Os desafios de segurança na Europa e a nova estratégia da UEAlexandre Reis RodriguesA Europa está confrontada com uma realidade no campo da segurança e defesa que julgava ter ficado definitivamente afastada com o fim da Guerra Fria. Ruiu o sonho de ver o mundo à sua volta como um ambiente benigno de natureza cooperativa e desapareceu a esperança de que bastaria mostrar-se como uma espécie de superpotência moral, quando muito saber fazer uso do seu potencial de “soft power”, para conseguir ser um ator global, com um modelo de governação que os outros tentariam copiar.
A ilusão funcionou durante algum tempo mas não resistiu às crises que se foram desenvolvendo na sua vizinhança próxima, em especial a anexação da Crimeia e a invasão da Ucrânia pela Rússia, e às ameaças ao clima de estabilidade interna e à segurança do seu estilo de vida, provenientes do terrorismo jihadista e, em geral, da crise dos refugiados. Afinal, o sistema internacional continuava anárquico e sem conseguir contar com uma ONU com autoridade acima dos estados para garantir a segurança.

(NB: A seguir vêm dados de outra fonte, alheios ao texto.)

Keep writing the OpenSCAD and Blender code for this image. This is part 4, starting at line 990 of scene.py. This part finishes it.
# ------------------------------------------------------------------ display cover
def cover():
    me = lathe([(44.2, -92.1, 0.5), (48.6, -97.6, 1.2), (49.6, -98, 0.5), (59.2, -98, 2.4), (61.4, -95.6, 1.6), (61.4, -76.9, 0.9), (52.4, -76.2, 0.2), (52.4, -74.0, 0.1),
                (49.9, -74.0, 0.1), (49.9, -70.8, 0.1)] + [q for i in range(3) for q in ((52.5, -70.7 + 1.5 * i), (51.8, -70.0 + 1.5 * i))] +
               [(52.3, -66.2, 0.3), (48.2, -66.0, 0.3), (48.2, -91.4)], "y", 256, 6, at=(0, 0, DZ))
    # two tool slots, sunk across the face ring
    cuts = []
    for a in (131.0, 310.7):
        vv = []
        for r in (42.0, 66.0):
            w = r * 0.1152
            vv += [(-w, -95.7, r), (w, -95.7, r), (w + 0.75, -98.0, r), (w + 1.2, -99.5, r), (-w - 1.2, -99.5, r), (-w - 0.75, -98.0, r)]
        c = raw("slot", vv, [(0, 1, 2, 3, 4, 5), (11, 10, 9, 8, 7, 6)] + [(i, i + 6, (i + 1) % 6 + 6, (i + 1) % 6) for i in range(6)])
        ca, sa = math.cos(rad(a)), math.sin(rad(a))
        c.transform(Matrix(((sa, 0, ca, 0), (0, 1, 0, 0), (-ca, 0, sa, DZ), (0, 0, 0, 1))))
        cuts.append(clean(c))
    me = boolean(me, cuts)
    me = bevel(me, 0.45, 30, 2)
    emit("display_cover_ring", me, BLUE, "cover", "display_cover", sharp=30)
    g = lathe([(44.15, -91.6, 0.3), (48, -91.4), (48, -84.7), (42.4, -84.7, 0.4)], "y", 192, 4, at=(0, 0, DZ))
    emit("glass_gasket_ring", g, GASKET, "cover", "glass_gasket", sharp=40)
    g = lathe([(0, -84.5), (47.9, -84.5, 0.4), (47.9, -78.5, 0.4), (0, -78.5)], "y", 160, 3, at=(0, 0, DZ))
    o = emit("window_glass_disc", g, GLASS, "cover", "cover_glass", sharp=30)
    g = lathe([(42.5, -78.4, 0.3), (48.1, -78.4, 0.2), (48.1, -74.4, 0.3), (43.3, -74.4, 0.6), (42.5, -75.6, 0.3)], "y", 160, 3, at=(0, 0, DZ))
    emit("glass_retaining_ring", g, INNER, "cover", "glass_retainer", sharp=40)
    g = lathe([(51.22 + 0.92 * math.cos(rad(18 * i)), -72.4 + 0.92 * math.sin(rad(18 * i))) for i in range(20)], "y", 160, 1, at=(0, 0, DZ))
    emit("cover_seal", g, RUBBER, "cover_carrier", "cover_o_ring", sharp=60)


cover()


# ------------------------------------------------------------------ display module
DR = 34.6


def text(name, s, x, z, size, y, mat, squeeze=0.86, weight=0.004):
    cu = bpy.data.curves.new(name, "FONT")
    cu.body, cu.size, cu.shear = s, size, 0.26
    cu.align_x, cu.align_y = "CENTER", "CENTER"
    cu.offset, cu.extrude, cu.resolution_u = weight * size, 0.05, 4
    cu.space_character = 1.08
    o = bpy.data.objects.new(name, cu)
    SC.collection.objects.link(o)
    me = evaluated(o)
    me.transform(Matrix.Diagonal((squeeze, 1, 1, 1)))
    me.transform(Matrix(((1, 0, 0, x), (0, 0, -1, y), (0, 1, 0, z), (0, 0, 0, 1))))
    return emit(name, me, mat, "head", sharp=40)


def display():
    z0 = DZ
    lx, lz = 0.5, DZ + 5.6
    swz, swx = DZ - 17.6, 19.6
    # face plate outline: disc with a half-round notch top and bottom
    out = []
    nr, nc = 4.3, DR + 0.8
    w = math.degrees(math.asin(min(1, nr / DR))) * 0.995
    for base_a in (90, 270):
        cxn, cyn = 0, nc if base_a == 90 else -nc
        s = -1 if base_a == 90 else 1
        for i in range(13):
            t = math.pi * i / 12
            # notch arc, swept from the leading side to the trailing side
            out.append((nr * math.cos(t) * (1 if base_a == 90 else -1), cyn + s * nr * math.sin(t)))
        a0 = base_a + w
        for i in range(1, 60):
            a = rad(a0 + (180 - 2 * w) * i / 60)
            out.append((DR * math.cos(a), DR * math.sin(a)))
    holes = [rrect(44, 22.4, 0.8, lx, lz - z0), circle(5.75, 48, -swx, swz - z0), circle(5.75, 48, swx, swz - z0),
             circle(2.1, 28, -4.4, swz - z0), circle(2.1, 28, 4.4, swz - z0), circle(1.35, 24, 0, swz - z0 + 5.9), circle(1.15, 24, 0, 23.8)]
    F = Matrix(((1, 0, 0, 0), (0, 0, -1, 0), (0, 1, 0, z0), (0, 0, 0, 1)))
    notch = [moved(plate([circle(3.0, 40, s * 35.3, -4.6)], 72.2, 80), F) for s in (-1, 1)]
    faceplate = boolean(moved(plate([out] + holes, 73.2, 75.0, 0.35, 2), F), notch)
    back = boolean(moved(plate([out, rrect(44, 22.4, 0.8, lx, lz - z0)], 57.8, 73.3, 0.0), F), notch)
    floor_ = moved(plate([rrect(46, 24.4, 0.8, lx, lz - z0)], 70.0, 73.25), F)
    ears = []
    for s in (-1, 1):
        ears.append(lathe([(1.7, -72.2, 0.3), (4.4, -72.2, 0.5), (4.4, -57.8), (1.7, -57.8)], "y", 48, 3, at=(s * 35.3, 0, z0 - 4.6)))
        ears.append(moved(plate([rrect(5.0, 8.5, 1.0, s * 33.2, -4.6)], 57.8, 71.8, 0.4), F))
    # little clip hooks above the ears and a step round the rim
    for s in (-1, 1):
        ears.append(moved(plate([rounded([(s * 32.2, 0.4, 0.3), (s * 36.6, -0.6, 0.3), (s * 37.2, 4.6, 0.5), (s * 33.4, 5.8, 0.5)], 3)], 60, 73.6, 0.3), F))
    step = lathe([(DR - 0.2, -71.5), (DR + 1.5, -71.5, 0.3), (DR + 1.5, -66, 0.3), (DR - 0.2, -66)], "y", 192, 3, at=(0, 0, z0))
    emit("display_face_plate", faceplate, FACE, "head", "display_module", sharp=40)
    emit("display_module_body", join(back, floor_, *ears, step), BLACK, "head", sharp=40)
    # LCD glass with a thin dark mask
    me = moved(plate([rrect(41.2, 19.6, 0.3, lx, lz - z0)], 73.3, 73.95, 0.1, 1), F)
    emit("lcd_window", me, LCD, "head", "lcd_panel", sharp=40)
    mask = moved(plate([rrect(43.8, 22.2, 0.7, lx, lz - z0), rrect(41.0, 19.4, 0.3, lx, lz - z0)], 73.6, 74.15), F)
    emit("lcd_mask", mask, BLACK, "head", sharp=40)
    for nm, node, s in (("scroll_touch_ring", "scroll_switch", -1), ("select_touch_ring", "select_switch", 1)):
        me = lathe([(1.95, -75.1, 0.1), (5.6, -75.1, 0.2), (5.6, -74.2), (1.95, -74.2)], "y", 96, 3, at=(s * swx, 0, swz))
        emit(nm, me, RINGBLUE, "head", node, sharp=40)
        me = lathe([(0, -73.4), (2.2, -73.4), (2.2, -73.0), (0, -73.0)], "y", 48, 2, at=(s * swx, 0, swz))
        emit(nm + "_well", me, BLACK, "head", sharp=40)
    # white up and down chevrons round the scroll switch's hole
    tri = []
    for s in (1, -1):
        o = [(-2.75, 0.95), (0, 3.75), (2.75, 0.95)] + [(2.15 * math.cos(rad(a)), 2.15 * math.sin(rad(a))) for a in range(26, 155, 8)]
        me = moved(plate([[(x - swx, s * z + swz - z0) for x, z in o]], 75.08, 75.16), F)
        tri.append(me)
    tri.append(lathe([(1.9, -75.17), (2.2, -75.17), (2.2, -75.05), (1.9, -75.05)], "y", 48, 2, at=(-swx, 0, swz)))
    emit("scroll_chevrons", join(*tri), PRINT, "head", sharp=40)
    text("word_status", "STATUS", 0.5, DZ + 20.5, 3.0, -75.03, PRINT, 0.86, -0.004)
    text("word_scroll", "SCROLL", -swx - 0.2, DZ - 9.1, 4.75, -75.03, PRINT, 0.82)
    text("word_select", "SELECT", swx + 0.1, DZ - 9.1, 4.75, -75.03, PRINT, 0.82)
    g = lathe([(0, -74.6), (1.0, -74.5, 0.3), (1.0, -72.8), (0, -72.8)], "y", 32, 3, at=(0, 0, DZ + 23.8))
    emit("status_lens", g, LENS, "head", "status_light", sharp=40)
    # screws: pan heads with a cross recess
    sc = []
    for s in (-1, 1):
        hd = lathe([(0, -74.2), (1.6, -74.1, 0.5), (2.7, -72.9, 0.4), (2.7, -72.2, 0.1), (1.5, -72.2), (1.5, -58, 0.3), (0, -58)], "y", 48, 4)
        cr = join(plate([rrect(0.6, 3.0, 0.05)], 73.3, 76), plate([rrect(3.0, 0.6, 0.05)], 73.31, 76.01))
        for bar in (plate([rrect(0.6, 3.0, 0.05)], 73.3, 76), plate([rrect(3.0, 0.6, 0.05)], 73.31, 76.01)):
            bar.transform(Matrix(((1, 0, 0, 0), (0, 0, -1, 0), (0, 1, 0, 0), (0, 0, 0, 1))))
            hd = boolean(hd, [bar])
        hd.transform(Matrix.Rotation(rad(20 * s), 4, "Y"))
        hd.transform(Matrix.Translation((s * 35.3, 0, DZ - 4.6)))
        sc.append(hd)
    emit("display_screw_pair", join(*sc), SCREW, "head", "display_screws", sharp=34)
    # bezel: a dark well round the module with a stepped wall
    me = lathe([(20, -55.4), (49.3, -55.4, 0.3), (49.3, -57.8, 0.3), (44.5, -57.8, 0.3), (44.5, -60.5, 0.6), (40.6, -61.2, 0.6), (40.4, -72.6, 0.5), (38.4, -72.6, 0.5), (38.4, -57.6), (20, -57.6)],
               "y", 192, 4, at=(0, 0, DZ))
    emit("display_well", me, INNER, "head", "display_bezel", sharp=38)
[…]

Malgrado muitos alertas que foram sendo dados ao longo do tempo, a Europa nunca assumiu que para proteger a ordem internacional que foi ajudando a criar teria que apoiar concretamente os EUA na tarefa de a garantir. Em vez disso, limitou-se a procurar a sua força e capacidade de influência na manutenção de uma relação privilegiada com os EUA, numa postura de potência que Jan Techau designa por “derived power”. Foi caindo na irrelevância estratégica, desenlace que se agravou a partir do momento em que a União teve que limitar e depois suspender (de momento, até 2019) a opção do seu alargamento como instrumento estratégico.
Não é obviamente à falta de uma estratégia que se deve este desfecho. Essa estratégia existe desde 2003, foi reafirmada em 2008, e, não obstante as críticas que agora lhe fazem os defensores da nova estratégia, não estava seguramente errada. Se estivesse, não teríamos a estratégia que agora se procura desenvolver, a visar, no essencial, os mesmos objetivos. Isto é, uma Europa como ator global, uma União mais ativa, mais coerente e mais capaz, usando a terminologia de 2003. O desfecho errado aconteceu porque, por diversas razões, a Europa não conseguiu operacionalizar a sua estratégia, passando do nível dos grandes princípios para as orientações práticas concretas.
Se não nos debruçarmos sobre as causas do desfecho atrás referido e limitarmo-nos à elaboração de uma nova estratégia não teremos garantidas as condições necessárias para que o documento tenha o esperado impacto politico na promoção dos valores que a UE advoga e na defesa dos interesses que precisa de proteger. Sabemos que a atual Alta Representante para a Política Externa e Política de Segurança, ao contrário da sua antecessora, é uma entusiasta deste processo mas isso, por si só, não chega para afastar as razões de pessimismo que Chaterine Ashton tinha em relação a este assunto e que, no Fórum Económico Mundial de Davos, presentemente em curso, políticos das três principais potências europeias não hesitaram em expressar as suas preocupações.
Com a Europa dividida sobre o destino que pretende atingir e sobre o caminho para lá chegar, muitos mostram-se céticos quanto à oportunidade de iniciar, sob estas condições, uma revisão estratégica. Outros, porém, defendem que pode estar precisamente nestas circunstâncias a oportunidade para levar todos a procurar soluções para os obstáculos que têm impedido a União Europeia de se afirmar globalmente.
Parece-me a mim que fica implícito, nesta segunda perspetiva, que não se devem saltar etapas, mesmo as difíceis, para entrar diretamente na elaboração do texto. Ou seja, é necessário tratar previamente as questões que mais influenciarão ou de que mais dependem as opções a fazer. No campo da segurança e defesa há uma certamente incontornável: a da parceria NATO/EU, cujos termos, conceitos e princípios em que assenta, elaborados há mais de duas décadas sob pressupostos radicalmente diferentes dos que temos hoje em cima da mesa, não têm, presentemente, aplicabilidade prática.
Se não se definir, previamente, como se pretende encarar a eterna questão da partilha de responsabilidades entre a NATO e a União Europeia, não me parece que reste espaço para definir o que quer que seja de útil na nova estratégia global da União Europeia, para além da esperada recomendação em investir mais na Defesa. Mas para isso não deveria ser necessário todo o esforço de elaborar uma nova estratégia.